I wrote pm because I'd adopted a compiler suite, the Amsterdam Compiler Kit
("tack" on sourceforge, if you're interested), and its build system was a
horrible nightmare. Really. At one point I was trying to figure out how
something got built, and I spent two hours groping through a collection of
weird mutually-recursive makefiles that called shell scripts that called
makefiles, and then I realised something had to be done.

Prime Mover is fundamentally designed to fulfil my needs. I spent some time
looking at the alternatives, and they were all flawed. make loses as soon as
you start doing anything the slightest bit complicated --- recursive
makefiles, ew. Plus, it doesn't understand C dependencies. And the way it
tries (and fails) to guess what you want to do is awful. Scons loses because
it seems to me to be overly complex and requires the end user to install
Python. Ant loses because it's written in Java. All the other build systems I
looked at suffered from the same problems.

Prime Mover is supposed to be is a *simple* build tool that also offers power.
The language is designed to be accessible to people who don't know Lua, but is
supposed to be very simple and expressive:

include "c.pm"

default = cprogram {
	cfile {
		file "hello.c"
	}
}

...is a complete, working pmfile that compiles a source file into an object
into an executable. (cfile, of course, looks inside the C file and
automatically adds the header files to the dependency list.) The behaviour can
be modified by setting properties:

cfile {
	OPTIMISATION = "-Os",
	file "hello.c"
}

...sets the optimisation level for that source file. Or, you could put the
OPTIMISATION clause in the cprogram{} rule to apply it to the whole program...
or at the top level, to apply it to everything.

Rules are object oriented and subclassing a rule to make a new rule is easy.

debug_cfile = cfile {
	class = "debug_cfile",
	CDEFINES = {"DEBUG"}
}

...defines a new rule, debug_cfile, that automatically sets DEBUG for you when
it compiles something.

That's only part of it. One of the key aspects, IMO, is that it's deployed as
a single self-extracting shell script that automatically and invisibly builds
the Lua interpreter for you. This means that, unlike scons, it doesn't require
the user to install any extra software in order to use it. (The pm executable
is about 100kB.) In order to run, it needs sh, sed, head, gzip, and cc (or
gcc), which pretty much all Posix platforms have. This gives the greatest
flexibility: it'll run on bare-bones systems where traditionally all you had
was make, but with far more power.

(A not-incidental advantage is that pm, being written in Lua, has a Lua
interpreter in it. Which means that any project using pm as its build tool
also gains, automatically, the ability to write helper scripts in Lua --- for
free. This can be more valuable than you think.)
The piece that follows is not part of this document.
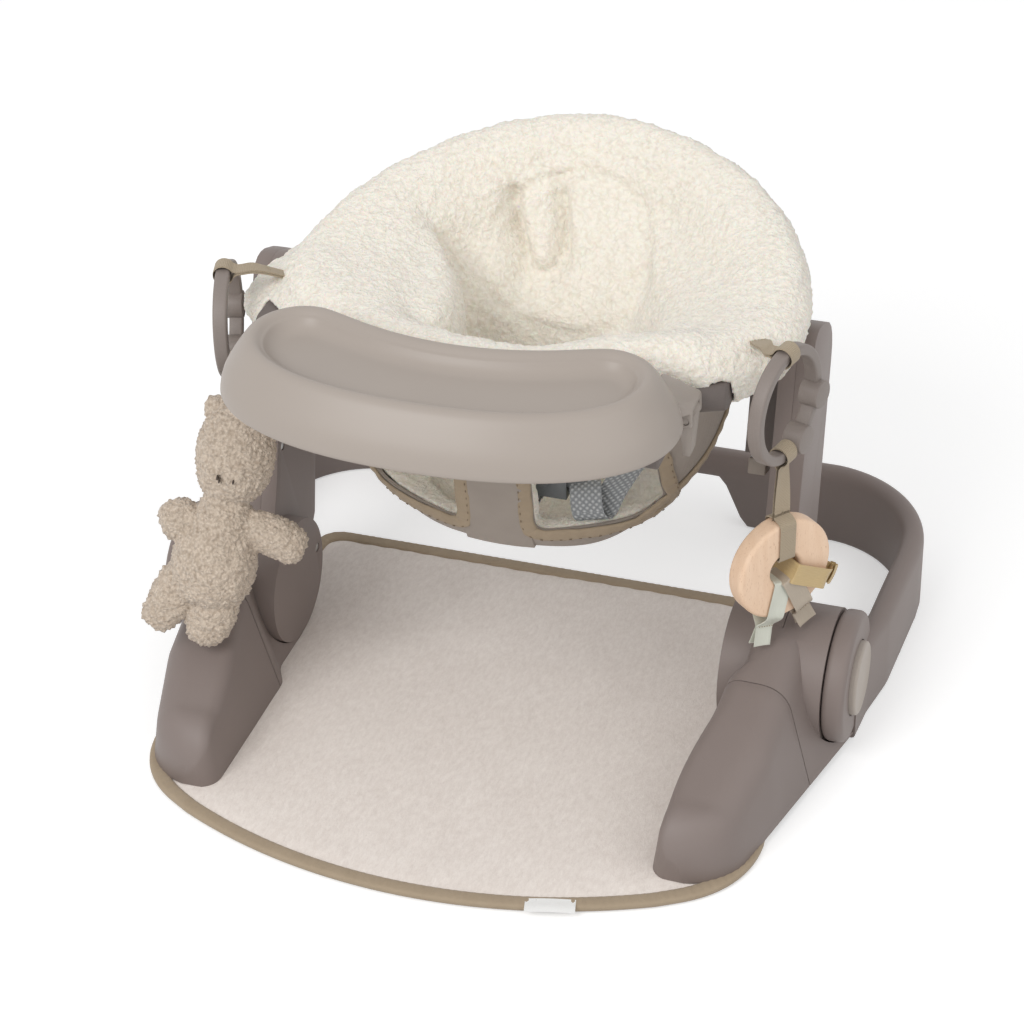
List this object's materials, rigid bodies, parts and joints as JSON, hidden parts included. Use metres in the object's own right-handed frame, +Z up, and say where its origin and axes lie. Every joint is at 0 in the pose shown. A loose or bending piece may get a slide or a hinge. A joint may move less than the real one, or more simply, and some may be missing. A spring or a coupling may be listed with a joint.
{
  "type": "baby floor seat",
  "caption": "Low folding floor seat for a baby with a plush bucket, harness, sliding tray, soft floor mat, and hanging teddy and wooden ring toys.",
  "frame": {"origin": "on the floor, midway between the two hubs, under the hub line", "axes": "+X towards the sitting baby's left hand, -Y towards the front of the mat, +Z up"},
  "size_m": [0.544, 0.508, 0.367],
  "materials": {
    "mat_fabric": "brushed, short nap",
    "edge_binding": "folded and stitched binding",
    "label_fabric": "smooth woven, blank",
    "taupe_plastic": "fine spark-eroded texture",
    "dark_plastic": "fine texture",
    "steel": "zinc plated",
    "rubber_pads": "matt",
    "pale_plastic": "fine texture",
    "tray_plastic": "satin moulded",
    "ring_tube": "satin powder coat",
    "sling_fabric": "plain weave",
    "plush_pile": "curly long pile",
    "webbing": "woven webbing",
    "buckle_plastic": "moulded",
    "toy_webbing": "flat tape",
    "link_plastic": "satin moulded",
    "teddy_pile": "curly pile",
    "beech": "sanded, waxed",
    "ribbon_mint_satin": "satin ribbon",
    "ribbon_taupe_satin": "satin ribbon",
    "ribbon_gold_satin": "satin ribbon"
  },
  "bodies": {
    "base": {"mat_pad": "mat_fabric", "mat_binding": "edge_binding", "mat_label": "label_fabric", "foot_left": "taupe_plastic", "foot_right": "taupe_plastic", "foot_nose_left": "taupe_plastic", "foot_nose_right": "taupe_plastic", "base_covers": "dark_plastic", "base_screws": "steel", "hub_axles": "steel"},
    "rear_frame": {"rear_loop": "taupe_plastic", "loop_pads": "rubber_pads"},
    "hub_button_l": {"hub_button_left": "pale_plastic"},
    "hub_button_r": {"hub_button_right": "pale_plastic"},
    "uprights": {"upright_outer_left": "taupe_plastic", "upright_outer_right": "taupe_plastic", "upright_inner_left": "taupe_plastic", "upright_inner_right": "taupe_plastic", "upright_screws": "steel"},
    "seat": {"seat_ring": "ring_tube", "carriage_left": "dark_plastic", "carriage_right": "dark_plastic", "seat_bucket": "sling_fabric", "plush_cover": "plush_pile", "leg_bindings": "edge_binding", "crotch_panel": "sling_fabric", "waist_strap_left": "webbing", "waist_strap_right": "webbing", "crotch_strap": "webbing", "buckle_body": "buckle_plastic", "buckle_tongue_left": "buckle_plastic", "buckle_tongue_right": "buckle_plastic", "tray_arm_left": "dark_plastic", "tray_arm_right": "dark_plastic", "toy_strap_left": "toy_webbing", "toy_strap_right": "toy_webbing"},
    "latch_l": {"height_latch_left": "pale_plastic"},
    "latch_r": {"height_latch_right": "pale_plastic"},
    "harness_button": {"buckle_button": "buckle_plastic"},
    "tray": {"tray_top": "tray_plastic"},
    "clip_l": {"tray_clip_left": "tray_plastic"},
    "clip_r": {"tray_clip_right": "tray_plastic"},
    "link_l": {"link_ring_left": "link_plastic"},
    "link_r": {"link_ring_right": "link_plastic"},
    "teddy": {"teddy_tape": "toy_webbing", "teddy_head": "teddy_pile", "teddy_ears": "teddy_pile", "teddy_body": "teddy_pile", "teddy_arm_left": "teddy_pile", "teddy_arm_right": "teddy_pile", "teddy_leg_left": "teddy_pile", "teddy_leg_right": "teddy_pile"},
    "wood_toy": {"toy_tape": "toy_webbing", "wooden_ring": "beech", "ribbon_mint": "ribbon_mint_satin", "ribbon_taupe": "ribbon_taupe_satin", "ribbon_gold": "ribbon_gold_satin"}
  },
  "joints": [
    {"name": "rear_frame_fold", "type": "hinge", "parent": "base", "child": "rear_frame", "pos_m": [0, 0, 0.0545], "axis": [1, 0, 0], "range_deg": [0, 30]},
    {"name": "uprights_fold", "type": "hinge", "parent": "base", "child": "uprights", "pos_m": [0, 0, 0.0545], "axis": [1, 0, 0], "range_deg": [-38, 0]},
    {"name": "seat_height", "type": "slide", "parent": "uprights", "child": "seat", "axis": [0, 0.2588, 0.9659], "range_m": [0, 0.03]},
    {"name": "hub_button_left_push", "type": "slide", "parent": "rear_frame", "child": "hub_button_l", "axis": [1, 0, 0], "range_m": [0, 0.004], "stiffness_N_per_m": 400},
    {"name": "hub_button_right_push", "type": "slide", "parent": "rear_frame", "child": "hub_button_r", "axis": [-1, 0, 0], "range_m": [0, 0.004], "stiffness_N_per_m": 400},
    {"name": "height_latch_left_lift", "type": "slide", "parent": "seat", "child": "latch_l", "axis": [0, 0.2588, 0.9659], "range_m": [0, 0.004], "stiffness_N_per_m": 300},
    {"name": "height_latch_right_lift", "type": "slide", "parent": "seat", "child": "latch_r", "axis": [0, 0.2588, 0.9659], "range_m": [0, 0.004], "stiffness_N_per_m": 300},
    {"name": "harness_button_push", "type": "slide", "parent": "seat", "child": "harness_button", "axis": [0, 1, 0], "range_m": [0, 0.003], "stiffness_N_per_m": 300},
    {"name": "tray_slide", "type": "slide", "parent": "seat", "child": "tray", "axis": [0, -1, 0], "range_m": [0, 0.05]},
    {"name": "tray_clip_left_open", "type": "hinge", "parent": "tray", "child": "clip_l", "pos_m": [-0.151, -0.064, 0.296], "axis": [0, 1, 0], "range_deg": [0, 12], "stiffness_Nm_per_rad": 0.6},
    {"name": "tray_clip_right_open", "type": "hinge", "parent": "tray", "child": "clip_r", "pos_m": [0.151, -0.064, 0.296], "axis": [0, 1, 0], "range_deg": [-12, 0], "stiffness_Nm_per_rad": 0.6},
    {"name": "link_left_swing", "type": "hinge", "parent": "seat", "child": "link_l", "pos_m": [-0.197, -0.016, 0.323], "axis": [0.2756, -0.9613, 0], "range_deg": [-25, 1]},
    {"name": "link_right_swing", "type": "hinge", "parent": "seat", "child": "link_r", "pos_m": [0.2065, -0.032, 0.33], "axis": [0.2756, 0.9613, 0], "range_deg": [-25, 1]},
    {"name": "teddy_swing", "type": "hinge", "parent": "link_l", "child": "teddy", "pos_m": [-0.197, -0.016, 0.247], "axis": [0.2756, -0.9613, 0], "range_deg": [-20, 5]},
    {"name": "wood_toy_swing", "type": "hinge", "parent": "link_r", "child": "wood_toy", "pos_m": [0.2065, -0.032, 0.254], "axis": [0.2756, 0.9613, 0], "range_deg": [-20, 2]}
  ],
  "couplings": [
    {"joint": "height_latch_right_lift", "follows": "height_latch_left_lift", "ratio": 1}
  ]
}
It also stores object files itself; rather than being put in with your source
code, it squirrels them away in its own cache. This means that you can build
the same source file several times and not have to worry about object file
clashes. This allows you to, for example, cross compile your application by
changing the value of CC and everything else happens automatically.
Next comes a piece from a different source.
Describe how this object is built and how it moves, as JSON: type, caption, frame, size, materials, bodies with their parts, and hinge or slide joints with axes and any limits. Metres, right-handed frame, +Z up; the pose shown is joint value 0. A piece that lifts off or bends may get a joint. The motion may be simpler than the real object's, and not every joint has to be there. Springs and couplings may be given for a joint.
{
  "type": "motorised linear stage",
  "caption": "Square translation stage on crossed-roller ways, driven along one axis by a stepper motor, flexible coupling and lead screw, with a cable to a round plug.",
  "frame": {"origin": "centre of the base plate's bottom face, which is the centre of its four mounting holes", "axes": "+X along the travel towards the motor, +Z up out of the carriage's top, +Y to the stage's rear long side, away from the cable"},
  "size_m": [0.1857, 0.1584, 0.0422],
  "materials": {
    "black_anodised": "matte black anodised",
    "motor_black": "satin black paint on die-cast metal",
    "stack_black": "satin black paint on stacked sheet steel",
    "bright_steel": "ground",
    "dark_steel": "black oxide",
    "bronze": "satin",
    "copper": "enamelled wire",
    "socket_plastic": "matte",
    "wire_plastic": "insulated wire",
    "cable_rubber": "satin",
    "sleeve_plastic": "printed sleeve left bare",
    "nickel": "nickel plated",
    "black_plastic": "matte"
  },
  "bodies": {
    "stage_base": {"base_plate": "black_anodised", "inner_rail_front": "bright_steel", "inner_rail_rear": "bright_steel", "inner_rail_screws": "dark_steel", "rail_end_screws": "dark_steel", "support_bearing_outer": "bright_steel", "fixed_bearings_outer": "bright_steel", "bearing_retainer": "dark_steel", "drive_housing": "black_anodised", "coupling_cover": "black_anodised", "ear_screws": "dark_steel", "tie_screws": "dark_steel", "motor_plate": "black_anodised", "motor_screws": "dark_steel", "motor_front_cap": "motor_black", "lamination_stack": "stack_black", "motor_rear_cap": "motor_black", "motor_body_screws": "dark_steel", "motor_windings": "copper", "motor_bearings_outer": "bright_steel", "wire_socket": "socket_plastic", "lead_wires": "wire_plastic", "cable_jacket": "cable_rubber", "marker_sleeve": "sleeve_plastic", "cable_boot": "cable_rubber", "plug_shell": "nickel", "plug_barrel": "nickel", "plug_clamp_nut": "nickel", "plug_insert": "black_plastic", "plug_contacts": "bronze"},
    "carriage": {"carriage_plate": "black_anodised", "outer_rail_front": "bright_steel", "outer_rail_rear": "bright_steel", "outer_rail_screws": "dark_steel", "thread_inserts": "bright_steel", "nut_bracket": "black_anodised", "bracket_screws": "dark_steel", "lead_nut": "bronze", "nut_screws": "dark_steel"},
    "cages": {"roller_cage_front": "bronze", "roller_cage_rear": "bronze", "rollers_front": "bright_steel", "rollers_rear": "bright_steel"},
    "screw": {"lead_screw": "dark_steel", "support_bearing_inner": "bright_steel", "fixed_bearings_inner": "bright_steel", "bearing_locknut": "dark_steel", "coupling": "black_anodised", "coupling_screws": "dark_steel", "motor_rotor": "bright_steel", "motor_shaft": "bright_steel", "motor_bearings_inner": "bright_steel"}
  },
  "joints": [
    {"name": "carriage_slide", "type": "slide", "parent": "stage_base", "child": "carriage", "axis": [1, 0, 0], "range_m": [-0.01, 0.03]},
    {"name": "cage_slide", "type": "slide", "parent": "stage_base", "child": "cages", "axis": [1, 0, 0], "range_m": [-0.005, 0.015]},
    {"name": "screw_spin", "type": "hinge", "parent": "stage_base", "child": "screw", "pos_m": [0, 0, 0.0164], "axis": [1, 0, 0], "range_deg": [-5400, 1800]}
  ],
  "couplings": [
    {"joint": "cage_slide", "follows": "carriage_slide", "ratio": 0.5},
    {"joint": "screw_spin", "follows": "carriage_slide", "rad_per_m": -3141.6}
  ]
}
The ACK currently makes about 10000 temporary files when it builds. (Mostly
due to building the ACK's own libc once for every platform it supports.) Prime
Mover does this happily in one single pass.

[...]
> One thing that pm would have over others is the ability to run
> concurrently.   Some places with big projects find concurrent builds
> a big time saving.

Unfortunately, the one thing it doesn't do is parallel builds. Sorry; the way
the dependency system works depends on things being built in order.

-- 
+- David Given --McQ-+ "Gaping from its single obling socket was
|  dg@cowlark.com    | scintillating, many fauceted scarlet emerald..."
| (dg@tao-group.com) | --- Jim Theis, _The Eye of Argon_ (spelling
+- www.cowlark.com --+ original)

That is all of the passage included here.